#### Written request:
For this exercise, return only the lines from the line containing "bpy.context.scene.collection.objects.link(empty)" through the line containing "VIEW_TARGET = Vector((-0.0022, -0.030, 0.0678))", both ends included, exactly as they are.

#### Source data:

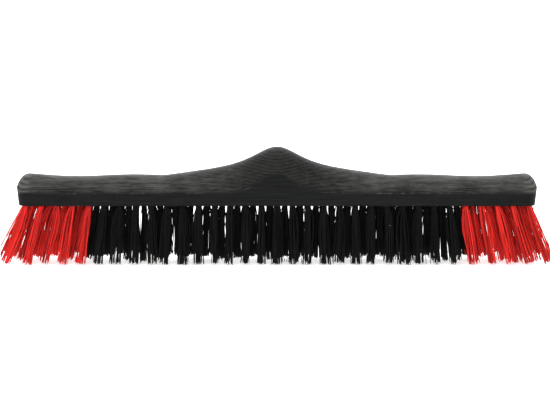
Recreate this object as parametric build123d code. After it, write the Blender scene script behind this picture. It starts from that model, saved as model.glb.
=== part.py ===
from build123d import *
import math
import os

# A push broom head: a saddle-shaped wooden block with a slanted handle bore, five staggered rows of
# bristle tufts in drilled holes, and a wire staple that anchors each tuft.
# Millimetres. +Z is up, +X runs along the block, +Y is the rear, where the handle leaves. The origin is
# on the floor, under the middle of the block, so the bristle tips lie in the plane z = 0.

# Wooden block
block_length = 600.0  # at the widest point of its leaning ends
block_depth = 60.0
side_height = 14.6  # the straight side walls along the arms
arm_height = 32.9  # ridge of the arms, above the underside
hump_height = 66.3  # ridge at the middle, above the underside
hump_reach = 132.0  # distance from the middle where the hump's skirt meets the arm
skirt_slope = 0.135
skirt_round = 12.0  # rounds the skirt over the middle
peak_width = 32.5
shoulder_rise = 23.4  # how much higher the side walls stand at the middle
shoulder_width = 25.0
crown_power = 2.4  # 2 is a parabola across the depth, and more is flatter on top
swell_height = 1.0  # the arms swell and dip by this much
swell_length = 130.0
swell_crest = 165.0  # distance of the swell from the middle
flare_height = 2.1  # the arms' ends stand this much higher
flare_length = 55.0
end_roll = 13.0  # length over which the ridge rolls down to the end wall
end_roll_left = 0.42  # share of the crown that is left at the end wall
end_height = 21.8  # the end walls lean out up to here
end_lean = 2.4  # how far the end walls lean out by then
corner_radius = 10.0  # upright corners
edge_roll = 1.6  # width of the sanded edge between the crown and the side walls
edge_drop = 1.4  # how far that edge rolls down, below the crown's own curve
base_edge_radius = 1.5

# Handle bore
handle_diameter = 28.0
handle_tilt = 40.0  # degrees from upright, towards the rear
bore_height = 33.6  # where its axis crosses the middle of the block, above the underside
bore_clearance = 2.85  # wood between its flat bottom and the middle row's staples

# Tufts
bristle_height = 68.0  # free height, from the floor to the block's underside
tufts_in_long_row = 33
red_in_long_row = 5  # at each end
red_in_short_row = 4
end_margin = 10.0  # block's end to the centre of the last hole
side_margin = 7.0  # block's side to the centres of the outer rows' holes
hole_diameter = 6.5
hole_depth = 13.0
drill_point = 118.0
root_clearance = 0.05
tip_diameter = 11.0
fan_start = 160.0  # tufts further out than this lean outwards
fan_lean = 19.0  # degrees, at the last tuft
row_lean = 4.5  # degrees for each row away from the middle one

# Staples
wire_diameter = 0.9
staple_width = 4.4  # between the middles of its legs
staple_bend = 1.0  # radius of the wire's middle line
crown_below_bottom = 3.0  # staple's crown to the bottom of the hole
leg_in_wood = 6.0

rows = ["front", "second", "middle", "fourth", "rear"]
surface_margin = 2.0  # how far the crown surface is drawn past the block, before it is trimmed
overshoot = 2.0  # how far a cutter starts outside the wood


def arm_ridge(x):
    swell = swell_height * math.cos(2 * math.pi * (abs(x) - swell_crest) / swell_length)
    t = min(1.0, max(0.0, (abs(x) - block_length / 2 + flare_length) / flare_length))
    return arm_height + swell + flare_height * t * t


def hump_ridge(x):
    skirt = skirt_slope * (hump_reach - math.hypot(x, skirt_round))
    peak_height = hump_height - arm_height - skirt_slope * (hump_reach - skirt_round)
    return arm_height + skirt + peak_height / math.cosh(x / peak_width) ** 2


def ridge(x):
    return max(arm_ridge(x), hump_ridge(x))


def side_wall(x):
    return side_height + shoulder_rise / math.cosh(x / shoulder_width) ** 2


def end_share(x):
    """How much of the crown is left at x, where it rolls down to the end wall."""
    semi_axis = end_roll / math.sqrt(1 - end_roll_left**2)
    t = (abs(x) - block_length / 2 + end_roll) / semi_axis
    steepest = end_roll / semi_axis
    if t <= 0:
        return 1.0
    if t <= steepest:
        return math.sqrt(1 - t * t)
    return end_roll_left - (t - steepest) * steepest / end_roll_left


def crown_point(x, y):
    """The crown over x and y: a curve across the block that rolls down to the side walls at its edges."""
    low = side_wall(x) + edge_drop
    across = 1 - abs(2 * y / block_depth) ** crown_power
    t = max(0.0, 1 + (abs(y) - block_depth / 2) / edge_roll)
    return Vector(x, y, bristle_height + low + (ridge(x) - low) * across * end_share(x) - edge_drop * t * t)


def spread(low, high, count):
    return [low + (high - low) * i / (count - 1) for i in range(count)]


def crown_surface():
    straight = block_length / 2 - end_roll
    end = block_length / 2 + surface_margin
    roll = spread(straight, end, 13)[1:]
    xs = [-x for x in reversed(roll)] + spread(-straight, straight, 115) + roll
    flat = block_depth / 2 - edge_roll
    side = block_depth / 2 + surface_margin
    edge = spread(flat, side, 8)[1:]
    ys = [-y for y in reversed(edge)] + spread(-flat, flat, 17) + edge
    return Face.make_surface_from_array_of_points([[crown_point(x, y) for y in ys] for x in xs], tol=0.02)


def blank():
    """The sawn blank: ends that lean out towards the top, and rounded upright corners."""
    height = hump_height + 2 * surface_margin
    foot = block_length / 2 - end_lean
    head = foot + end_lean * height / end_height
    outline = Polyline((-foot, 0), (foot, 0), (head, height), (-head, height), close=True)
    solid = extrude(Plane.XZ * make_face(outline), amount=block_depth / 2, both=True)
    corners = [edge for edge in solid.edges() if edge.bounding_box().size.Z > height / 2]
    return Pos(0, 0, bristle_height) * fillet(corners, corner_radius)


def shaped_block():
    under_crown = extrude(crown_surface(), amount=2 * hump_height, dir=(0, 0, -1))
    block = blank() & under_crown
    underside = block.faces().sort_by(Axis.Z)[0]
    return fillet(underside.edges(), base_edge_radius)


def bore_cutter():
    """Leaves through the rear of the hump. Its axis crosses the middle of the block at bore_height."""
    axis = Plane(
        origin=(0, 0, bristle_height + bore_height),
        x_dir=(1, 0, 0),
        z_dir=(0, math.sin(math.radians(handle_tilt)), math.cos(math.radians(handle_tilt))),
    )
    anchor_height = hole_depth + leg_in_wood
    down = (bore_height - anchor_height - bore_clearance) * math.cos(math.radians(handle_tilt))
    return axis * Pos(0, 0, (hump_height - down) / 2) * Cylinder(handle_diameter / 2, hump_height + down)


def staple(wire_radius):
    """Upright in a hole's own frame: the crown lies across the hole, and the legs point into the wood."""
    low = hole_depth - crown_below_bottom
    high = hole_depth + leg_in_wood
    side = staple_width / 2
    corners = [(-side, 0, high), (-side, 0, low), (side, 0, low), (side, 0, high)]
    path = FilletPolyline(*corners, radius=staple_bend)
    return sweep(Plane(origin=corners[0], z_dir=(0, 0, -1)) * Circle(wire_radius), path)


def hole_cutter():
    radius = hole_diameter / 2
    point = radius / math.tan(math.radians(drill_point / 2))
    straight = Pos(0, 0, (hole_depth - overshoot) / 2) * Cylinder(radius, hole_depth + overshoot)
    tip = Pos(0, 0, hole_depth + point / 2) * Cone(radius, 0, point)
    return straight + tip + staple(wire_diameter / 2)


def long_tuft():
    """A folded bundle in its hole's own frame, longer than the free height, before it is trimmed."""
    radius = hole_diameter / 2 - root_clearance
    top = hole_depth - root_clearance
    length = 1.25 * bristle_height
    spread_radius = radius + (tip_diameter / 2 - radius) * length / bristle_height
    fan = Pos(0, 0, -length / 2) * Cone(spread_radius, radius, length)
    root = Pos(0, 0, (top - radius) / 2) * Cylinder(radius, top - radius)
    fold = Pos(0, 0, top - radius) * Rot(0, 90, 0) * Cylinder(radius, 3 * radius)
    fold = fold & Pos(0, 0, top - radius) * Cylinder(radius, 2 * radius)
    return fan + root + fold - staple(wire_diameter / 2 + root_clearance)


def row_places(row):
    """The frames of a row's holes, from left to right: the origin in the mouth, and +Z into the wood."""
    count = tufts_in_long_row - row % 2
    pitch = (block_length - 2 * end_margin) / (tufts_in_long_row - 1)
    rows_out = row - (len(rows) - 1) / 2
    y = rows_out * (block_depth - 2 * side_margin) / (len(rows) - 1)
    lean_y = math.radians(row_lean * rows_out)
    places = []
    for i in range(count):
        x = (i - (count - 1) / 2) * pitch
        fan = fan_lean * max(0.0, abs(x) - fan_start) / (block_length / 2 - end_margin - fan_start)
        lean_x = math.copysign(math.radians(fan), x)
        into_wood = (-math.tan(lean_x), -math.tan(lean_y), 1)
        places.append(Plane(origin=(x, y, bristle_height), x_dir=(1, 0, 0), z_dir=into_wood))
    return places


def trimmed(tuft):
    return split(tuft, bisect_by=Plane.XY, keep=Keep.TOP)


os.makedirs("parts", exist_ok=True)

holes = []
hole = hole_cutter()
tuft = long_tuft()
anchor = staple(wire_diameter / 2)
for row, row_name in enumerate(rows):
    places = row_places(row)
    red = red_in_short_row if row % 2 else red_in_long_row
    tufts = [trimmed(place * tuft) for place in places]
    export_step(Compound(children=tufts[:red]), f"parts/{row_name}_row_red_left_tufts.step")
    export_step(Compound(children=tufts[red:-red]), f"parts/{row_name}_row_black_tufts.step")
    export_step(Compound(children=tufts[-red:]), f"parts/{row_name}_row_red_right_tufts.step")
    staples = [place * anchor for place in places]
    export_step(Compound(children=staples), f"parts/{row_name}_row_staples.step")
    holes += [place * hole for place in places]

wooden_block = shaped_block() - bore_cutter() - holes
export_step(wooden_block, "parts/wooden_block.step")
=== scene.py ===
import math
import random

import bmesh
import bpy
import numpy as np
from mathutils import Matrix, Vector


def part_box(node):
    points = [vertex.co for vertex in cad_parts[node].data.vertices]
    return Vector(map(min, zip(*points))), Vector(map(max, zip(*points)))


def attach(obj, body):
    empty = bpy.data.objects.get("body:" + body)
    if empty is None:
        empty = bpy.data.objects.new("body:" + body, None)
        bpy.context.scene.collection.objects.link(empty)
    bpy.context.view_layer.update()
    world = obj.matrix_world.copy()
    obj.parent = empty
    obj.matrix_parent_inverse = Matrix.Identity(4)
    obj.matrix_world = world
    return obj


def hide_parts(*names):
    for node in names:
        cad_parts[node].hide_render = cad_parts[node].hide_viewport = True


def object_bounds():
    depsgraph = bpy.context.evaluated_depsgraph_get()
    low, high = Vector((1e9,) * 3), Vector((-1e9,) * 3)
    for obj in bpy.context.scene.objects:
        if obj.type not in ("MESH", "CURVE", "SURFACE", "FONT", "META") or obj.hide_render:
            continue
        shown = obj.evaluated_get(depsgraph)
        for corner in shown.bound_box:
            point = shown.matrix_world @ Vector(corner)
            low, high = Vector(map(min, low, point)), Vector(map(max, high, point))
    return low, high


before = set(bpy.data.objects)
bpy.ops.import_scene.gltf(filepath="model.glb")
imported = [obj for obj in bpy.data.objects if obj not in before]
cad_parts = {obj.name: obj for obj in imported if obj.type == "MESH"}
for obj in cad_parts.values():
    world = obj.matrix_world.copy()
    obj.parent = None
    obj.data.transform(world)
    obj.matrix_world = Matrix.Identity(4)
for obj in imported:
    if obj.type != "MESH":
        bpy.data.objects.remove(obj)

# Push broom head: a black-lacquered beech block and rows of folded bristle tufts, red at both ends and
# black between them, each held in its hole by a wire staple. Metres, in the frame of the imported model.
cad_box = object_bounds()
MM = 0.001
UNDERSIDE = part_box("wooden_block")[0].z
ROWS = ["front", "second", "middle", "fourth", "rear"]


def put_in_scene(name, data):
    """A new object at the origin."""
    made = bpy.data.objects.new(name, data)
    bpy.context.scene.collection.objects.link(made)
    return made


# ---- camera -------------------------------------------------------------------------------------------

VIEW_WIDTH = 0.6319  # what the view takes in from left to right, at the block's front face
VIEW_DISTANCE = 2.3
VIEW_ELEVATION = math.radians(7.0)
VIEW_TARGET = Vector((-0.0022, -0.030, 0.0678))

camera = put_in_scene("studio_camera", bpy.data.cameras.new("studio_camera"))
camera.data.lens = camera.data.sensor_width * VIEW_DISTANCE / VIEW_WIDTH
camera.data.clip_end = 50.0
towards_camera = Vector((0, -math.cos(VIEW_ELEVATION), math.sin(VIEW_ELEVATION)))
camera.location = VIEW_TARGET + VIEW_DISTANCE * towards_camera
camera.rotation_euler = (math.pi / 2 - VIEW_ELEVATION, 0, 0)
bpy.context.scene.camera = camera


# ---- materials ----------------------------------------------------------------------------------------

SIDE_HEIGHT = 14.6 * MM  # height of the block's shaped edge over its underside, along the arms
SHOULDER_RISE = 23.4 * MM  # how much higher that edge is at the middle
SHOULDER_WIDTH = 25.0 * MM
RING_SPACING = 2.6 * MM
WAVE_REPEAT = 0.314  # a ring texture of scale 1 repeats at this distance
PITH = Vector((0.0, 12 * MM, 20 * MM))  # middle of the growth rings, below the block


def linear(code):
    """An sRGB hex colour as linear RGBA."""
    parts = [int(code[i : i + 2], 16) / 255 for i in (1, 3, 5)]
    return tuple(p / 12.92 if p <= 0.04045 else ((p + 0.055) / 1.055) ** 2.4 for p in parts) + (1.0,)


def scale_for(*sizes):
    """The scale along each axis that gives a noise patches of these sizes."""
    return tuple(1 / size for size in sizes)


def add(tree, kind, sockets, **settings):
    """Adds a node with its settings. A socket takes a value, or as a link another node's output. A node
    stands for its own first output."""
    node = tree.nodes.new("ShaderNode" + kind)
    for name, value in settings.items():
        setattr(node, name, value)
    for name, value in sockets.items():
        if isinstance(value, bpy.types.Node):
            value = value.outputs[0]
        if isinstance(value, bpy.types.NodeSocket):
            tree.links.new(value, node.inputs[name])
        else:
            node.inputs[name].default_value = value
    return node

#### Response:
        bpy.context.scene.collection.objects.link(empty)
    bpy.context.view_layer.update()
    world = obj.matrix_world.copy()
    obj.parent = empty
    obj.matrix_parent_inverse = Matrix.Identity(4)
    obj.matrix_world = world
    return obj


def hide_parts(*names):
    for node in names:
        cad_parts[node].hide_render = cad_parts[node].hide_viewport = True


def object_bounds():
    depsgraph = bpy.context.evaluated_depsgraph_get()
    low, high = Vector((1e9,) * 3), Vector((-1e9,) * 3)
    for obj in bpy.context.scene.objects:
        if obj.type not in ("MESH", "CURVE", "SURFACE", "FONT", "META") or obj.hide_render:
            continue
        shown = obj.evaluated_get(depsgraph)
        for corner in shown.bound_box:
            point = shown.matrix_world @ Vector(corner)
            low, high = Vector(map(min, low, point)), Vector(map(max, high, point))
    return low, high


before = set(bpy.data.objects)
bpy.ops.import_scene.gltf(filepath="model.glb")
imported = [obj for obj in bpy.data.objects if obj not in before]
cad_parts = {obj.name: obj for obj in imported if obj.type == "MESH"}
for obj in cad_parts.values():
    world = obj.matrix_world.copy()
    obj.parent = None
    obj.data.transform(world)
    obj.matrix_world = Matrix.Identity(4)
for obj in imported:
    if obj.type != "MESH":
        bpy.data.objects.remove(obj)

# Push broom head: a black-lacquered beech block and rows of folded bristle tufts, red at both ends and
# black between them, each held in its hole by a wire staple. Metres, in the frame of the imported model.
cad_box = object_bounds()
MM = 0.001
UNDERSIDE = part_box("wooden_block")[0].z
ROWS = ["front", "second", "middle", "fourth", "rear"]


def put_in_scene(name, data):
    """A new object at the origin."""
    made = bpy.data.objects.new(name, data)
    bpy.context.scene.collection.objects.link(made)
    return made


# ---- camera -------------------------------------------------------------------------------------------

VIEW_WIDTH = 0.6319  # what the view takes in from left to right, at the block's front face
VIEW_DISTANCE = 2.3
VIEW_ELEVATION = math.radians(7.0)
VIEW_TARGET = Vector((-0.0022, -0.030, 0.0678))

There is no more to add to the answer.